Dataset section
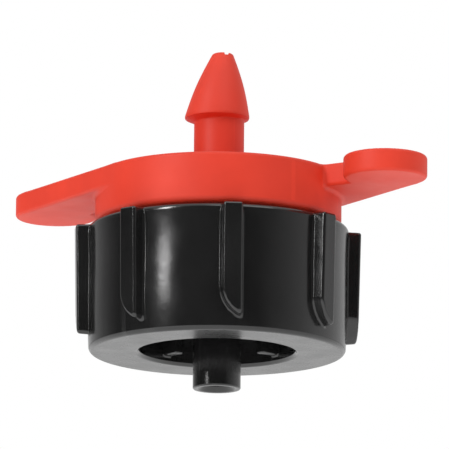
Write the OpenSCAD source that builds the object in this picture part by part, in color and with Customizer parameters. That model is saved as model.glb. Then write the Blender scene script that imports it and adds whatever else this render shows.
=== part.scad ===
// Take-apart pressure-compensating drip emitter: a winged base with a barbed
// inlet above, a ribbed screw cap with the outlet nipple below.
// Millimetres. +Z runs along the barb, the origin is on the flange's top face.

/* [Flange and ears] */
// Radius of the flange
flange_r = 9.8; // [9.6:0.1:9.8]
// Thickness of the flange
flange_h = 4.1; // [3.6:0.1:4.6]
// Rounding of the flange's lower edge
flange_round = 0.6; // [0.2:0.1:0.8]
// Thickness of the two ears, flush with the flange's top
ear_h = 1.8; // [1.2:0.1:2.2]
// Distance of an ear's centre from the axis
ear_reach = 15.5; // [15.1:0.1:16.2]
// Radius of an ear's round end
ear_r = 3.3; // [3.2:0.1:3.5]
// Angle of the first ear, clockwise from +X
ear_angle = 32.5; // [20:0.5:45]

/* [Barb] */
// Radius of the stem that the pipe wall grips
stem_r = 2.0; // [1.8:0.05:2.1]
// Height of the stem, up to the barb's underside
stem_h = 4.6; // [3.6:0.1:4.6]
// Largest radius of the barb
barb_r = 2.57; // [2.4:0.01:2.8]
// Height of the lower edge of the barb's widest band
barb_z = 4.7; // [4.6:0.05:5]
// Height of the barb's widest band
band_h = 0.2; // [0.1:0.05:0.6]
// Height of the barb's tip
tip_z = 10.05; // [9:0.05:11]
// Radius of the barb's tip
tip_r = 0.8; // [0.7:0.05:0.9]
// How far the barb's side bulges out from a straight cone
barb_bulge = 0.18; // [0.1:0.02:0.3]
// Lean of the barb towards +X, in degrees
barb_lean = 4.5; // [0:0.5:5]
// Radius of the water bore through the barb
inlet_r = 0.5; // [0.4:0.05:0.6]
// Width of the slot across the barb's tip
slot_w = 0.3; // [0.3:0.05:0.5]
// Depth of the slot across the barb's tip
slot_h = 0.2; // [0.2:0.05:0.8]
// Distance of the slot from the barb's axis
slot_x = 0.3; // [0:0.05:0.35]

/* [Spigot and thread] */
// Outside radius of the spigot under the flange
spigot_r = 8.5; // [8.4:0.05:8.5]
// Radius of the water chamber inside the spigot
chamber_r = 7.2; // [7.1:0.05:7.3]
// Height of the spigot's lower end
spigot_z = -8.4; // [-8.6:0.1:-8.2]
// Thickness of the flange above the water chamber
roof_h = 1.6; // [1.2:0.1:2]
// Axial travel of the cap in one full turn
thread_lead = 5.0; // [5:0.1:5.6]
// Number of thread starts
thread_starts = 2; // [2:1:2]
// How far a thread ridge stands out of its wall
ridge_h = 0.5; // [0.4:0.05:0.5]
// Width of a thread ridge at its root
ridge_root = 1.2; // [0.9:0.1:1.3]
// Width of a thread ridge at its crest
ridge_crest = 0.6; // [0.4:0.1:0.7]

/* [Cap] */
// Outside radius of the cap at its top
cap_top_r = 10.4; // [10.4:0.05:10.6]
// Outside radius of the cap at its bottom
cap_low_r = 10.2; // [10.2:0.05:10.4]
// Gap between the flange and the cap's top
cap_gap = 0.12; // [0.1:0.01:0.2]
// Height of the cap's bottom face
cap_z = -14.3; // [-14.6:0.1:-13.9]
// Radius of the bore that the spigot screws into
cap_bore_r = 9.15; // [9.1:0.05:9.2]
// Rounding of the cap's top edge
cap_top_round = 0.4; // [0.3:0.1:0.8]
// Rounding of the cap's bottom edge
cap_low_round = 0.4; // [0.2:0.1:0.6]
// Number of grip ribs
rib_n = 8; // [6:1:10]
// Width of a grip rib
rib_w = 1.6; // [1.4:0.1:2.2]
// Radius of the grip ribs' outer faces
rib_r = 11.4; // [11.1:0.1:11.8]
// Angle of the first rib, from -Y towards +X
rib_phase = 6.0; // [0:0.5:45]
// Height of a rib's lower end at its short edge
rib_short_z = -12.2; // [-12.6:0.1:-11.8]
// Height of a rib's lower end at its long edge
rib_long_z = -13.4; // [-13.7:0.1:-13.2]

/* [Outlet] */
// Radius of the outlet nipple
nipple_r = 1.9; // [1.8:0.05:2.1]
// Height of the nipple's open end
nipple_z = -17.2; // [-18:0.1:-16.6]
// Radius of the outlet bore
outlet_r = 1.1; // [0.9:0.05:1.2]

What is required
Give the complete listing a second time, exactly as it reads.

Reply to the task
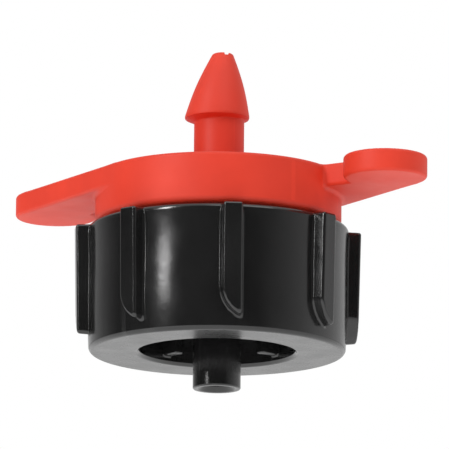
Write the OpenSCAD source that builds the object in this picture part by part, in color and with Customizer parameters. That model is saved as model.glb. Then write the Blender scene script that imports it and adds whatever else this render shows.
=== part.scad ===
// Take-apart pressure-compensating drip emitter: a winged base with a barbed
// inlet above, a ribbed screw cap with the outlet nipple below.
// Millimetres. +Z runs along the barb, the origin is on the flange's top face.

/* [Flange and ears] */
// Radius of the flange
flange_r = 9.8; // [9.6:0.1:9.8]
// Thickness of the flange
flange_h = 4.1; // [3.6:0.1:4.6]
// Rounding of the flange's lower edge
flange_round = 0.6; // [0.2:0.1:0.8]
// Thickness of the two ears, flush with the flange's top
ear_h = 1.8; // [1.2:0.1:2.2]
// Distance of an ear's centre from the axis
ear_reach = 15.5; // [15.1:0.1:16.2]
// Radius of an ear's round end
ear_r = 3.3; // [3.2:0.1:3.5]
// Angle of the first ear, clockwise from +X
ear_angle = 32.5; // [20:0.5:45]

/* [Barb] */
// Radius of the stem that the pipe wall grips
stem_r = 2.0; // [1.8:0.05:2.1]
// Height of the stem, up to the barb's underside
stem_h = 4.6; // [3.6:0.1:4.6]
// Largest radius of the barb
barb_r = 2.57; // [2.4:0.01:2.8]
// Height of the lower edge of the barb's widest band
barb_z = 4.7; // [4.6:0.05:5]
// Height of the barb's widest band
band_h = 0.2; // [0.1:0.05:0.6]
// Height of the barb's tip
tip_z = 10.05; // [9:0.05:11]
// Radius of the barb's tip
tip_r = 0.8; // [0.7:0.05:0.9]
// How far the barb's side bulges out from a straight cone
barb_bulge = 0.18; // [0.1:0.02:0.3]
// Lean of the barb towards +X, in degrees
barb_lean = 4.5; // [0:0.5:5]
// Radius of the water bore through the barb
inlet_r = 0.5; // [0.4:0.05:0.6]
// Width of the slot across the barb's tip
slot_w = 0.3; // [0.3:0.05:0.5]
// Depth of the slot across the barb's tip
slot_h = 0.2; // [0.2:0.05:0.8]
// Distance of the slot from the barb's axis
slot_x = 0.3; // [0:0.05:0.35]

/* [Spigot and thread] */
// Outside radius of the spigot under the flange
spigot_r = 8.5; // [8.4:0.05:8.5]
// Radius of the water chamber inside the spigot
chamber_r = 7.2; // [7.1:0.05:7.3]
// Height of the spigot's lower end
spigot_z = -8.4; // [-8.6:0.1:-8.2]
// Thickness of the flange above the water chamber
roof_h = 1.6; // [1.2:0.1:2]
// Axial travel of the cap in one full turn
thread_lead = 5.0; // [5:0.1:5.6]
// Number of thread starts
thread_starts = 2; // [2:1:2]
// How far a thread ridge stands out of its wall
ridge_h = 0.5; // [0.4:0.05:0.5]
// Width of a thread ridge at its root
ridge_root = 1.2; // [0.9:0.1:1.3]
// Width of a thread ridge at its crest
ridge_crest = 0.6; // [0.4:0.1:0.7]

/* [Cap] */
// Outside radius of the cap at its top
cap_top_r = 10.4; // [10.4:0.05:10.6]
// Outside radius of the cap at its bottom
cap_low_r = 10.2; // [10.2:0.05:10.4]
// Gap between the flange and the cap's top
cap_gap = 0.12; // [0.1:0.01:0.2]
// Height of the cap's bottom face
cap_z = -14.3; // [-14.6:0.1:-13.9]
// Radius of the bore that the spigot screws into
cap_bore_r = 9.15; // [9.1:0.05:9.2]
// Rounding of the cap's top edge
cap_top_round = 0.4; // [0.3:0.1:0.8]
// Rounding of the cap's bottom edge
cap_low_round = 0.4; // [0.2:0.1:0.6]
// Number of grip ribs
rib_n = 8; // [6:1:10]
// Width of a grip rib
rib_w = 1.6; // [1.4:0.1:2.2]
// Radius of the grip ribs' outer faces
rib_r = 11.4; // [11.1:0.1:11.8]
// Angle of the first rib, from -Y towards +X
rib_phase = 6.0; // [0:0.5:45]
// Height of a rib's lower end at its short edge
rib_short_z = -12.2; // [-12.6:0.1:-11.8]
// Height of a rib's lower end at its long edge
rib_long_z = -13.4; // [-13.7:0.1:-13.2]

/* [Outlet] */
// Radius of the outlet nipple
nipple_r = 1.9; // [1.8:0.05:2.1]
// Height of the nipple's open end
nipple_z = -17.2; // [-18:0.1:-16.6]
// Radius of the outlet bore
outlet_r = 1.1; // [0.9:0.05:1.2]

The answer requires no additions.